Le capitaine J. Johannsen raconte une jolie petite histoire, qui s'est produite lorsqu'il commandait le CASTANEDA en Équateur :

Lors de ma première arrivée à Bolivar (Puerto Bolivar, le port de Machala, au sud de Guayaquil), un petit garçon d'environ 10 ans, gros mais éveillé, est monté à bord. Il s'appelait Carlos, mais tout le monde l'appelait "El Gordito" (le gros). Il s'habillait toujours proprement, avec un T-shirt, un jean et des baskets, le tout offert par des marins bienveillants qui l’avaient aidé. Il rangeait ses affaires dans une boîte à cirage qu'il emportait toujours avec lui. Il aidait le cuisinier à faire la vaisselle, dressait les tables au mess, faisait la lessive et le repassage pour l’équipage. La nuit, il était autorisé à dormir à bord du bateau-pilote.

Carlos me harcelait pour que je l'emmène en Amérique ; mais sans papiers, c'était impossible. Un soir avant le départ, il m'a dit au revoir comme d'habitude, mais le lendemain matin, en mer, le petit garçon était accroupi devant le salon et pleurait. Il s'était caché dans la buanderie, sous le linge sale. Que pouvais-je faire ? Je l'ai envoyé travailler à la mayance pour aider le cuisinier.

À l'arrivée au Panama, j'ai dû le signaler aux autorités comme passager clandestin. Heureusement, un bateau néerlandais de notre groupe maritime était en route pour l'Équateur et a ramené le garçon chez lui, avec sa boîte de cirage.

À notre arrivée suivante en Équateur, "El Gordito" est remonté à bord avec sa fraîcheur habituelle pour se faire à nouveau un peu d'argent de poche.

Lorsque mon contrat sur le CASTANEDA a pris fin, j'ai remis à mon successeur quelques dollars américains que "El Gordito" avait gagnés pour son travail à bord et que j'avais gardés pour lui. J'ai ainsi remis 170 USD au nouveau capitaine en lui demandant que notre agent fasse le nécessaire pour obtenir un passeport pour ce garçon. Cette somme était le prix courant pour obtenir un passeport, y compris les pots-de-vin.

Quelques mois plus tard, j'ai reçu une lettre de Carlos, via la compagnie maritime ; il me remerciait chaleureusement pour son passeport. Comme il avait effectivement déjà 15 ans, il a également obtenu un poste comme messboy sur le CALANCA.

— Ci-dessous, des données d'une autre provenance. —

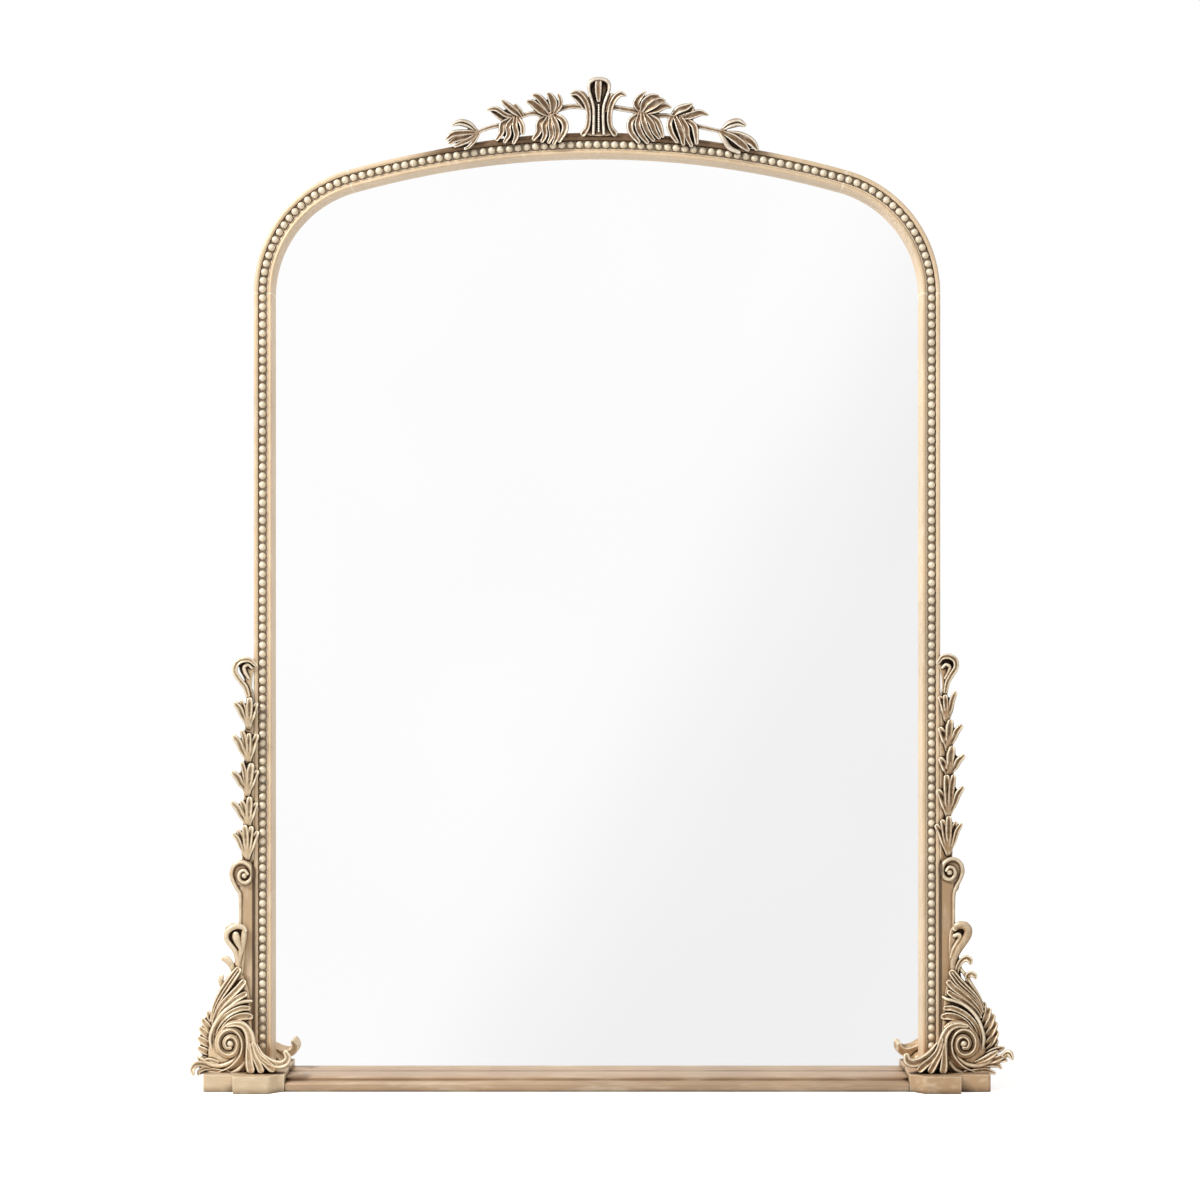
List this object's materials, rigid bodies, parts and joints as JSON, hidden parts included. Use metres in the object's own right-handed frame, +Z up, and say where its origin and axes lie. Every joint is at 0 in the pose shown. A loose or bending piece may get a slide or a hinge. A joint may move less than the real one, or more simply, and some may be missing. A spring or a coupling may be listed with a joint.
{
  "type": "arched mirror",
  "caption": "Overmantel mirror with an arched top, beaded gilt frame, leafy crest with a palmette, scroll brackets, husk drops and a moulded base; D-rings and turn buttons behind.",
  "frame": {"origin": "centre of the overall box at the underside of the pedestals", "axes": "+Z up, the glass faces -Y, the wall side is +Y, +X to the right seen from the front"},
  "size_m": [0.7414, 0.0624, 0.906],
  "materials": {
    "mirror": "silvered float glass",
    "board": "brown hardboard",
    "gilt_wood": "antique champagne gilding, worn on the edges, dark wash in the hollows",
    "beads": "pale gilded composition beads in a dark channel",
    "ornament": "gilded composition, rubbed pale on the ridges, dark in the hollows",
    "crest_leaf": "gilded composition, darker and greyer wash, pale on the ridges",
    "steel": "zinc plated",
    "bumper": "matt",
    "dowel": "bare beech"
  },
  "bodies": {
    "frame": {"mirror_glass": "mirror", "backing_board": "board", "left_stile": "gilt_wood", "right_stile": "gilt_wood", "base_rail": "gilt_wood", "left_arch_shoulder": "gilt_wood", "right_arch_shoulder": "gilt_wood", "arch_crown": "gilt_wood", "left_stile_beads": "beads", "right_stile_beads": "beads", "left_shoulder_beads": "beads", "right_shoulder_beads": "beads", "crown_beads": "beads", "left_pedestal": "gilt_wood", "right_pedestal": "gilt_wood", "left_pilaster": "gilt_wood", "right_pilaster": "gilt_wood", "left_scroll_bracket": "ornament", "right_scroll_bracket": "ornament", "left_foot_leaf": "ornament", "right_foot_leaf": "ornament", "left_husk_drop": "ornament", "right_husk_drop": "ornament", "left_drop_scroll": "ornament", "right_drop_scroll": "ornament", "crest_rail": "gilt_wood", "crest_palmette": "crest_leaf", "crest_left_spray": "crest_leaf", "crest_right_spray": "crest_leaf", "left_shoulder_plate": "steel", "right_shoulder_plate": "steel", "shoulder_plate_screws": "steel", "crown_seam_plates": "steel", "crown_seam_screws": "steel", "crest_pins": "steel", "pedestal_screws": "steel", "rail_dowels": "dowel", "bracket_dowels": "dowel", "turn_button_screws": "steel", "left_hanger_strap": "steel", "right_hanger_strap": "steel", "hanger_screws": "steel", "wall_bumpers": "bumper"},
    "turn_button_1": {"turn_button_1": "steel"},
    "turn_button_2": {"turn_button_2": "steel"},
    "turn_button_3": {"turn_button_3": "steel"},
    "turn_button_4": {"turn_button_4": "steel"},
    "turn_button_5": {"turn_button_5": "steel"},
    "turn_button_6": {"turn_button_6": "steel"},
    "turn_button_7": {"turn_button_7": "steel"},
    "turn_button_8": {"turn_button_8": "steel"},
    "left_d_ring": {"left_d_ring": "steel"},
    "right_d_ring": {"right_d_ring": "steel"}
  },
  "joints": [
    {"name": "turn_button_1_turn", "type": "hinge", "parent": "frame", "child": "turn_button_1", "pos_m": [0.3025, 0.02675, 0.1253], "axis": [0, 1, 0], "continuous": true},
    {"name": "turn_button_2_turn", "type": "hinge", "parent": "frame", "child": "turn_button_2", "pos_m": [0.3025, 0.02675, 0.3553], "axis": [0, 1, 0], "continuous": true},
    {"name": "turn_button_3_turn", "type": "hinge", "parent": "frame", "child": "turn_button_3", "pos_m": [0.3025, 0.02675, 0.64034], "axis": [0, 1, 0], "continuous": true},
    {"name": "turn_button_4_turn", "type": "hinge", "parent": "frame", "child": "turn_button_4", "pos_m": [-0.3025, 0.02675, 0.1253], "axis": [0, 1, 0], "continuous": true},
    {"name": "turn_button_5_turn", "type": "hinge", "parent": "frame", "child": "turn_button_5", "pos_m": [-0.3025, 0.02675, 0.3553], "axis": [0, 1, 0], "continuous": true},
    {"name": "turn_button_6_turn", "type": "hinge", "parent": "frame", "child": "turn_button_6", "pos_m": [-0.3025, 0.02675, 0.64034], "axis": [0, 1, 0], "continuous": true},
    {"name": "turn_button_7_turn", "type": "hinge", "parent": "frame", "child": "turn_button_7", "pos_m": [0.1708, 0.02675, 0.82855], "axis": [0, 1, 0], "continuous": true},
    {"name": "turn_button_8_turn", "type": "hinge", "parent": "frame", "child": "turn_button_8", "pos_m": [-0.1708, 0.02675, 0.82855], "axis": [0, 1, 0], "continuous": true},
    {"name": "left_d_ring_swing", "type": "hinge", "parent": "frame", "child": "left_d_ring", "pos_m": [-0.3025, 0.02885, 0.5753], "axis": [1, 0, 0], "range_deg": [0, 180]},
    {"name": "right_d_ring_swing", "type": "hinge", "parent": "frame", "child": "right_d_ring", "pos_m": [0.3025, 0.02885, 0.5753], "axis": [1, 0, 0], "range_deg": [0, 180]}
  ]
}
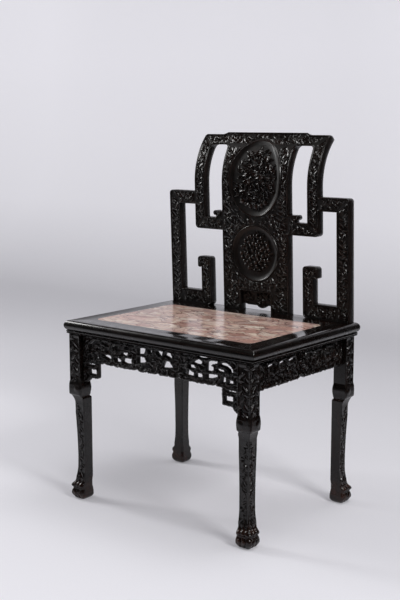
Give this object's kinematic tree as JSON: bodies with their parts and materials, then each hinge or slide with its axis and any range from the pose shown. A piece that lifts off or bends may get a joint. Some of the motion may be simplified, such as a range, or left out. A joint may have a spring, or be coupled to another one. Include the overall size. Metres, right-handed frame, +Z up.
{
  "type": "side chair",
  "caption": "Rosewood side chair with a flush marble seat, sawn scroll legs, pierced aprons and a stepped fret back round a wide splat.",
  "frame": {"origin": "on the floor, under the middle of the chair's overall box", "axes": "+Z up, +Y to the back of the chair, +X to the right as seen from the front"},
  "size_m": [0.618, 0.4864, 0.962],
  "materials": {
    "rosewood": "dark, waxed semi-gloss",
    "marble": "honed pink breccia"
  },
  "bodies": {
    "root": {"seat_front_rail": "rosewood", "seat_rear_rail": "rosewood", "seat_left_rail": "rosewood", "seat_right_rail": "rosewood", "marble_panel": "marble", "left_batten": "rosewood", "right_batten": "rosewood", "front_left_leg": "rosewood", "front_right_leg": "rosewood", "rear_left_leg": "rosewood", "rear_right_leg": "rosewood", "front_apron": "rosewood", "rear_apron": "rosewood", "left_apron": "rosewood", "right_apron": "rosewood", "front_left_bracket": "rosewood", "front_right_bracket": "rosewood", "crest_rail": "rosewood", "splat": "rosewood", "splat_apron": "rosewood", "left_stile": "rosewood", "right_stile": "rosewood", "left_hook_rail": "rosewood", "right_hook_rail": "rosewood", "left_shoulder_arm": "rosewood", "right_shoulder_arm": "rosewood", "left_outer_post": "rosewood", "right_outer_post": "rosewood", "left_foot_rail": "rosewood", "right_foot_rail": "rosewood", "left_inner_upright": "rosewood", "right_inner_upright": "rosewood"}
  },
  "joints": []
}
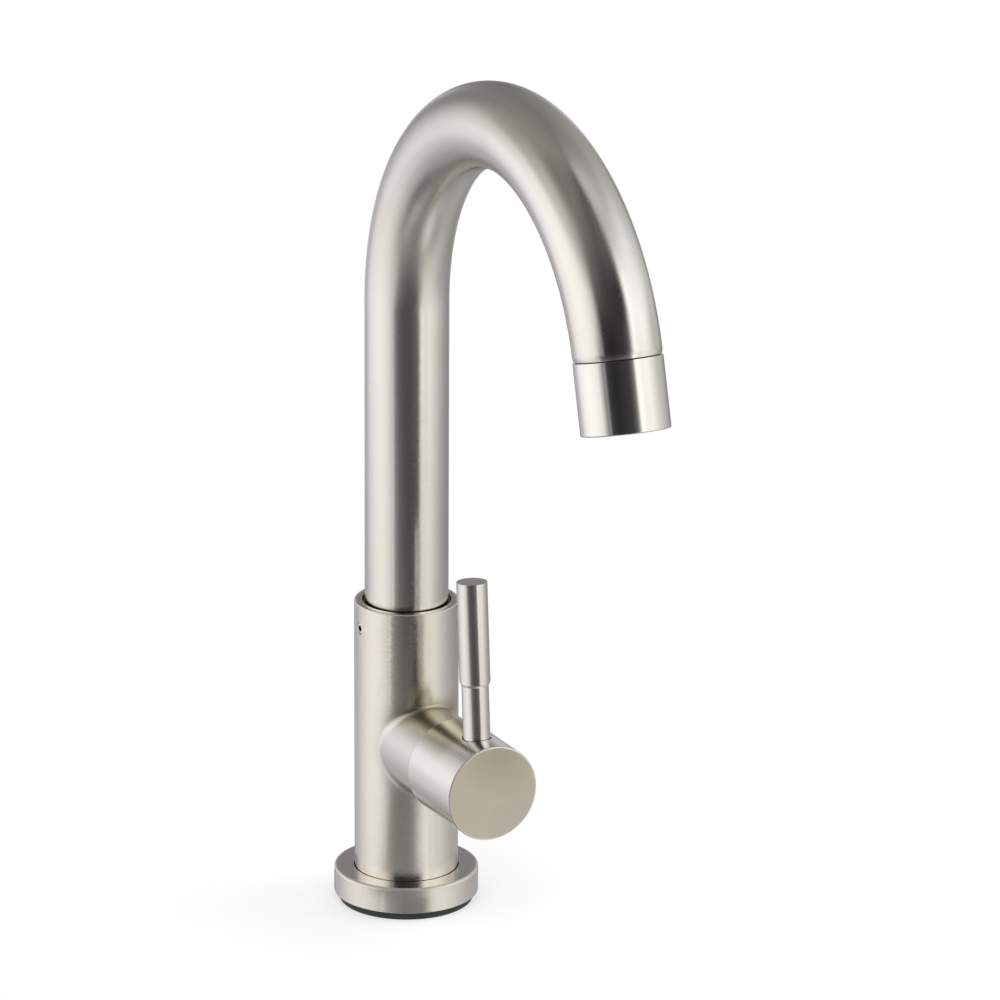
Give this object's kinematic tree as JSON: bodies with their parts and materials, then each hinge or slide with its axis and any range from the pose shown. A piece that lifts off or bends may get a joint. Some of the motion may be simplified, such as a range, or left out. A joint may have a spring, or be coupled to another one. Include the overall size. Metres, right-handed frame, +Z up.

Les premières années, il a envoyé une carte à chaque Noël, puis les contacts se sont espacés, puis arrêtés. Après quelques 25 années, le téléphone a sonné chez moi à la maison et c'était Carlos. Il avait par la suite navigué sur des bateaux allemands et avait pu suivre des cours à l'école hôtelière. Il dirigeait maintenant un hôtel à Nuremberg et nous a invités à le visiter. Je constate ainsi qu’on peut dire aujourd’hui que mon geste de l’époque a porté ses fruits.